:: Provided data

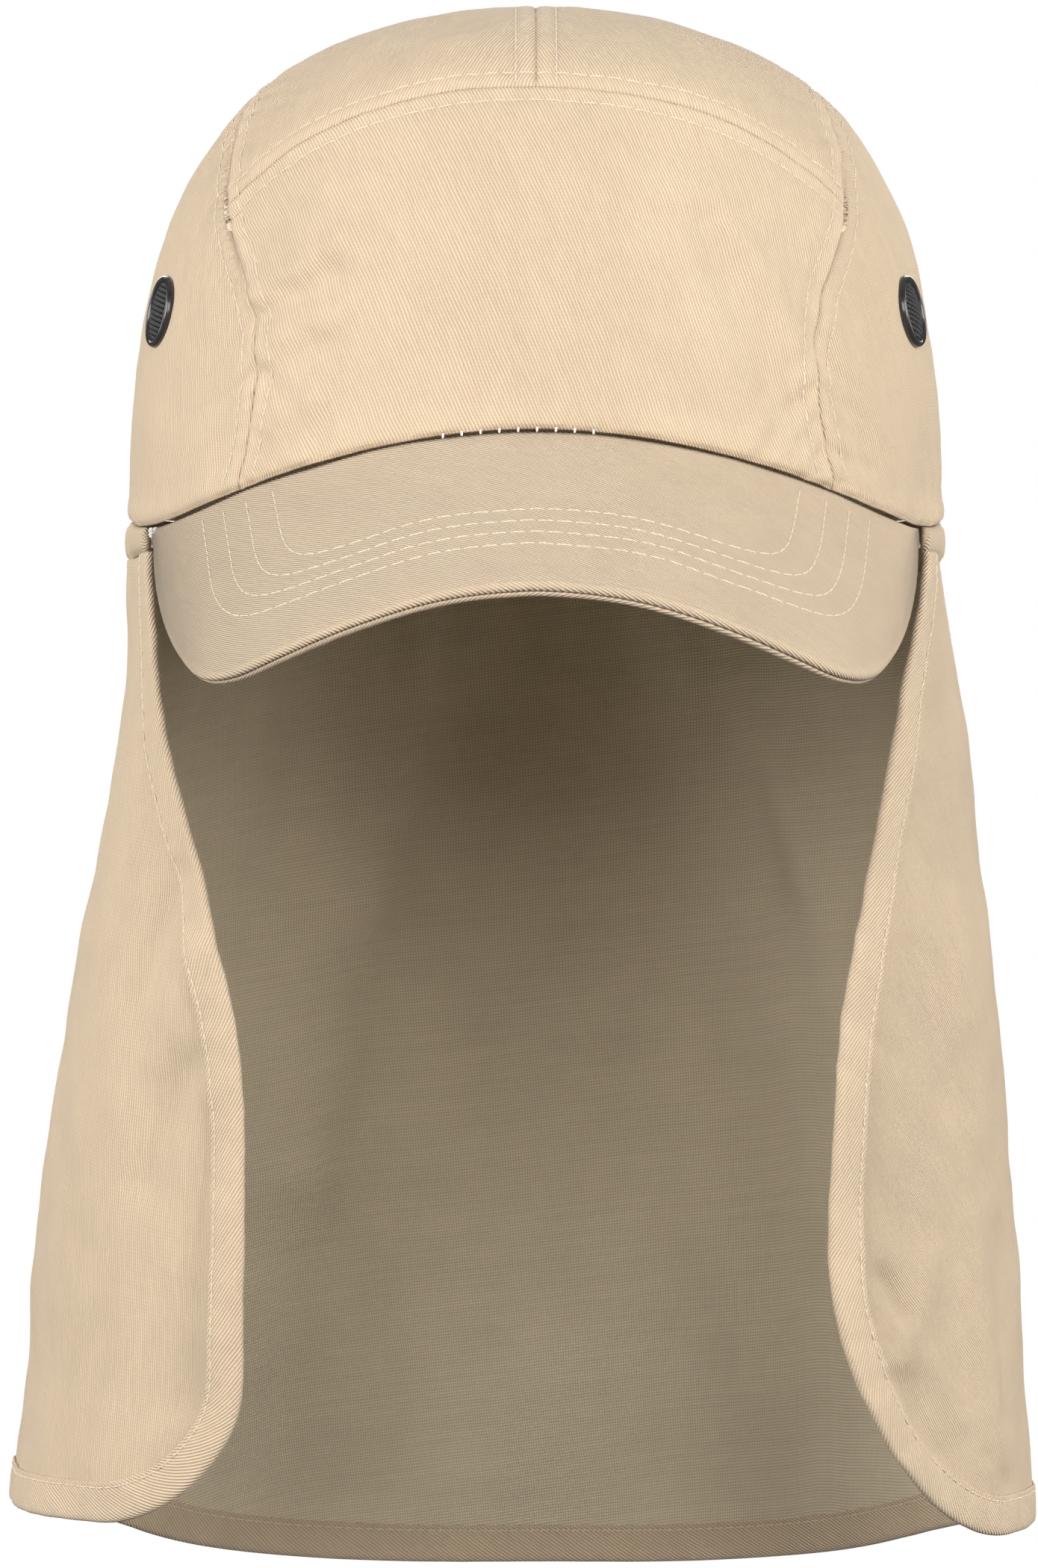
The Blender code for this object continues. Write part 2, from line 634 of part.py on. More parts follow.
def flap_border():
    """Angles and heights along the flap's edge: down the left front, along the hem, up the right."""
    shares = flap_shares()
    down = np.linspace(0, 1, FLAP_ROWS + 1) ** FLAP_ROW_SPREAD
    left = flap_at(np.full_like(down, shares[0]), down)
    hem = flap_at(shares[1:-1], np.ones(len(shares) - 2))
    right = flap_at(np.full_like(down, shares[-1]), down[::-1])
    return np.concatenate([left[0], hem[0], right[0]]), np.concatenate([left[1], hem[1], right[1]])


def flap_binding(material):
    """A folded strip over the flap's edge, its section a U of two leaves."""
    turns, heights = flap_border()
    edge = flap_point(turns, heights)
    normals = flap_normal(turns, heights)
    tangents = np.gradient(edge, axis=0)
    tangents /= np.linalg.norm(tangents, axis=1)[:, None]
    inward = np.cross(tangents, normals)
    inward /= np.linalg.norm(inward, axis=1)[:, None]
    inner = edge + inward * (BINDING_WIDTH - BINDING_CLOTH - BINDING_CLEARANCE)
    inner[[0, -1], 2] = flap_top(np.array(band_end()))
    inner_turns = nearest_on_flap(inner)
    inner = flap_point(inner_turns, inner[:, 2])
    inner_normals = flap_normal(inner_turns, inner[:, 2])
    clear = FLAP_CLOTH / 2 + BINDING_CLEARANCE
    thick = clear + BINDING_CLOTH
    lip = inward * BINDING_CLEARANCE
    outer_edge = inward * (BINDING_CLEARANCE + BINDING_CLOTH)
    rails = (
        inner + inner_normals * clear,
        edge - lip + normals * clear,
        edge - lip - normals * clear,
        inner - inner_normals * clear,
        inner - inner_normals * thick,
        edge - outer_edge * 0.4 - normals * thick,
        edge - outer_edge - normals * clear * 0.6,
        edge - outer_edge + normals * clear * 0.6,
        edge - outer_edge * 0.4 + normals * thick,
        inner + inner_normals * thick,
    )
    outer_leaf, bend, inner_leaf = (9, 0, 1, 8), ((8, 1, 7), (7, 1, 2, 6), (6, 2, 5)), (5, 2, 3, 4)
    sections = [[rail[i] for rail in rails] for i in range(len(edge))]
    loft_object("flap_binding", sections, (outer_leaf, *bend, inner_leaf), material)


def vent_frame(side):
    """Where a vent sits on the crown, with its own Z along the crown's outward normal."""
    guess = np.array([side * HALF_WIDTH, -VENT_FORWARD, VENT_HEIGHT])
    for _ in range(12):
        guess[0] = guess[0] / float(crown_share(guess)) ** 1.5
    point = on_crown(guess[None, :])[0]
    small = 1e-5
    slope = [float(crown_share(point + step) - crown_share(point - step)) for step in np.eye(3) * small]
    turned = Vector(slope).to_track_quat("Z", "Y").to_matrix().to_4x4()
    return Matrix.Translation(Vector(point)) @ turned


def turned_object(name, profile, place, material):
    """A ring turned from a closed profile of (radius, height), listed down its outer side first."""
    mesh = bpy.data.meshes.new(name)
    obj = bpy.data.objects.new(name, mesh)
    bpy.context.scene.collection.objects.link(obj)
    count = len(profile)
    mesh.from_pydata([(r, 0, z) for r, z in profile], [(i, (i + 1) % count) for i in range(count)], [])
    spin = obj.modifiers.new("Turn", "SCREW")
    spin.steps = spin.render_steps = VENT_SIDES
    spin.use_merge_vertices = True
    spin.merge_threshold = 0.00001
    spin.use_smooth_shade = True
    obj.matrix_world = place
    finish(obj, material)
    return obj


def vent(side, name, panel, metal, mesh_material):
    """A clinched eyelet through the side panel, with a disc of mesh in its mouth."""
    frame = vent_frame(side)
    inner = VENT_HOLE_RADIUS
    barrel = VENT_BARREL_RADIUS
    curve = VENT_RADIUS**2 / CROWN_WIDTH  # how far the crown falls away under the flange
    outside = VENT_CLEARANCE
    inside = -CLOTH - VENT_CLEARANCE - curve
    profile = (
        (inner, outside + VENT_FLANGE * 0.8),
        (inner + 0.2 * (VENT_RADIUS - inner), outside + VENT_FLANGE),
        (VENT_RADIUS - 0.3 * (VENT_RADIUS - inner), outside + VENT_FLANGE),
        (VENT_RADIUS, outside + VENT_FLANGE * 0.45),
        (VENT_RADIUS, outside),
        (barrel, outside),
        (barrel, inside),
        (VENT_RADIUS, inside),
        (VENT_RADIUS, inside - VENT_FLANGE * 0.6),
        (inner, inside - VENT_FLANGE * 0.6),
    )
    turned_object(f"vent_ring_{name}", profile, frame, metal)

    bpy.ops.mesh.primitive_cylinder_add(vertices=VENT_SIDES, radius=barrel + SEAM_GAP, depth=VENT_RADIUS * 2)
    cutter = bpy.context.object
    cutter.name = f"vent_cutter_{name}"
    cutter.matrix_world = frame
    cutter.hide_render = True
    cutter.display_type = "WIRE"
    for owner in list(cutter.users_collection):
        owner.objects.unlink(cutter)
    bpy.data.collections["Cutters"].objects.link(cutter)
    hole = panel.modifiers.new("Vent hole", "BOOLEAN")
    hole.operation = "DIFFERENCE"
    hole.object = cutter

    bpy.ops.mesh.primitive_cylinder_add(vertices=VENT_SIDES, radius=inner - SEAM_GAP, depth=VENT_MESH)
    disc = bpy.context.object
    disc.name = disc.data.name = f"vent_mesh_{name}"
    disc.matrix_world = frame @ Matrix.Translation((0, 0, outside + VENT_FLANGE * 0.5))
    finish(disc, mesh_material)


def main():
    for obj in list(bpy.data.objects):
        bpy.data.objects.remove(obj)
    for name in ("Legionnaire cap", "Cutters"):
        bpy.context.scene.collection.children.link(bpy.data.collections.new(name))
    khaki = principled("Khaki twill", (0.70, 0.56, 0.38), 0.9)
    black = principled("Black metal", (0.02, 0.02, 0.02), 0.3, 1.0)
    net = principled("Black mesh", (0.03, 0.03, 0.03), 0.6)

    front_panel(khaki)
    for side, name in ((-1, "left"), (1, "right")):
        top_panel(f"top_panel_{name}", side, khaki)
        panel = side_panel(f"side_panel_{name}", side, khaki)
        vent(side, name, panel, black, net)
    half_gap = SEAM_GAP / 2
    peak_leaf("peak_upper", PEAK_LEAF / 2, khaki)
    peak_leaf("peak_under", PEAK_LEAF * 1.5 + 2 * half_gap, khaki)
    elastic_band(khaki)
    neck_flap(khaki)
    flap_binding(khaki)


main()
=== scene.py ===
"""Legionnaire cap: the cloth, seams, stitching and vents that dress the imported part."""

import json
import math

import bmesh
import bpy
import numpy as np
from bpy.props import FloatProperty, FloatVectorProperty, PointerProperty
from mathutils import Matrix, Vector

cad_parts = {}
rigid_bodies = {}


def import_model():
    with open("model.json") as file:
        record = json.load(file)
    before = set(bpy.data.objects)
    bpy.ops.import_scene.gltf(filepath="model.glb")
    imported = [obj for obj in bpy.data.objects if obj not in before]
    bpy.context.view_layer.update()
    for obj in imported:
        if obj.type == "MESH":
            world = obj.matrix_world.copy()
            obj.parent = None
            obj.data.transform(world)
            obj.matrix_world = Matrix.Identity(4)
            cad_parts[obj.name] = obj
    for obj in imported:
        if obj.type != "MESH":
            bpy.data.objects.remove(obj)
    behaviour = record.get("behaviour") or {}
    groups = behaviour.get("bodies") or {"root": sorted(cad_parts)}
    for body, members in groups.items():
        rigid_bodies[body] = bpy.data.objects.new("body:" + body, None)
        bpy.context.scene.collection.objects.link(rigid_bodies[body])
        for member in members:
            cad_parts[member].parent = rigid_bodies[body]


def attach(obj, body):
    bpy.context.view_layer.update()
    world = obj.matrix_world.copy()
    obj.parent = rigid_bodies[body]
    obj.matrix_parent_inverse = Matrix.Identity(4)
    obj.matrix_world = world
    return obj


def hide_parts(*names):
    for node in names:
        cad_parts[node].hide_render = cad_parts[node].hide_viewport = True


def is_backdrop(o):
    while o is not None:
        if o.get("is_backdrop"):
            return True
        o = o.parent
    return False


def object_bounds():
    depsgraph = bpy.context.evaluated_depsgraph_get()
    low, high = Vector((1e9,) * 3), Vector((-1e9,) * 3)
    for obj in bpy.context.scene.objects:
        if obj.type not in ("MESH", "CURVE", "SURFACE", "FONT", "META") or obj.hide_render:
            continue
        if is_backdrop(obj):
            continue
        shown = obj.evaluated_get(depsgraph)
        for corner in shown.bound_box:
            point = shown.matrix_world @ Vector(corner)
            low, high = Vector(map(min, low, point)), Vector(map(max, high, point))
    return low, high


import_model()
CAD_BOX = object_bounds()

bl_info = {
    "name": "Legionnaire cap",
    "version": (1, 0, 0),
    "blender": (4, 5, 0),
    "location": "3D View > Sidebar > Cap",
    "description": "Sewn crown, curved peak, gathered band and bound neck flap of a legionnaire cap",
    "category": "Object",
}

# Crown
CROWN_WIDTH = 0.177
CROWN_LENGTH = 0.200
CROWN_HEIGHT = 0.1162
CROWN_SHOULDER = 2.75
RIM_SHOULDER = 2.2
CLOTH = 0.0012
RIM_CLEARANCE = 0.0005
FRONT_SEAM_INSET = 0.0255
TOP_SEAM_INSET = 0.0225
REAR_SEAM_INSET = 0.0425
FRONT_WAIST = 0.0055
TOP_SEAM_ANGLE = math.radians(51.3)
REAR_CORNER_ANGLE = math.radians(137)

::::

Which lines above run from the one containing "front_panel(khaki)" down to the one containing "for body, members"? Repeat exactly those, both ends included, and nothing else.

    front_panel(khaki)
    for side, name in ((-1, "left"), (1, "right")):
        top_panel(f"top_panel_{name}", side, khaki)
        panel = side_panel(f"side_panel_{name}", side, khaki)
        vent(side, name, panel, black, net)
    half_gap = SEAM_GAP / 2
    peak_leaf("peak_upper", PEAK_LEAF / 2, khaki)
    peak_leaf("peak_under", PEAK_LEAF * 1.5 + 2 * half_gap, khaki)
    elastic_band(khaki)
    neck_flap(khaki)
    flap_binding(khaki)


main()
=== scene.py ===
"""Legionnaire cap: the cloth, seams, stitching and vents that dress the imported part."""

import json
import math

import bmesh
import bpy
import numpy as np
from bpy.props import FloatProperty, FloatVectorProperty, PointerProperty
from mathutils import Matrix, Vector

cad_parts = {}
rigid_bodies = {}


def import_model():
    with open("model.json") as file:
        record = json.load(file)
    before = set(bpy.data.objects)
    bpy.ops.import_scene.gltf(filepath="model.glb")
    imported = [obj for obj in bpy.data.objects if obj not in before]
    bpy.context.view_layer.update()
    for obj in imported:
        if obj.type == "MESH":
            world = obj.matrix_world.copy()
            obj.parent = None
            obj.data.transform(world)
            obj.matrix_world = Matrix.Identity(4)
            cad_parts[obj.name] = obj
    for obj in imported:
        if obj.type != "MESH":
            bpy.data.objects.remove(obj)
    behaviour = record.get("behaviour") or {}
    groups = behaviour.get("bodies") or {"root": sorted(cad_parts)}
    for body, members in groups.items():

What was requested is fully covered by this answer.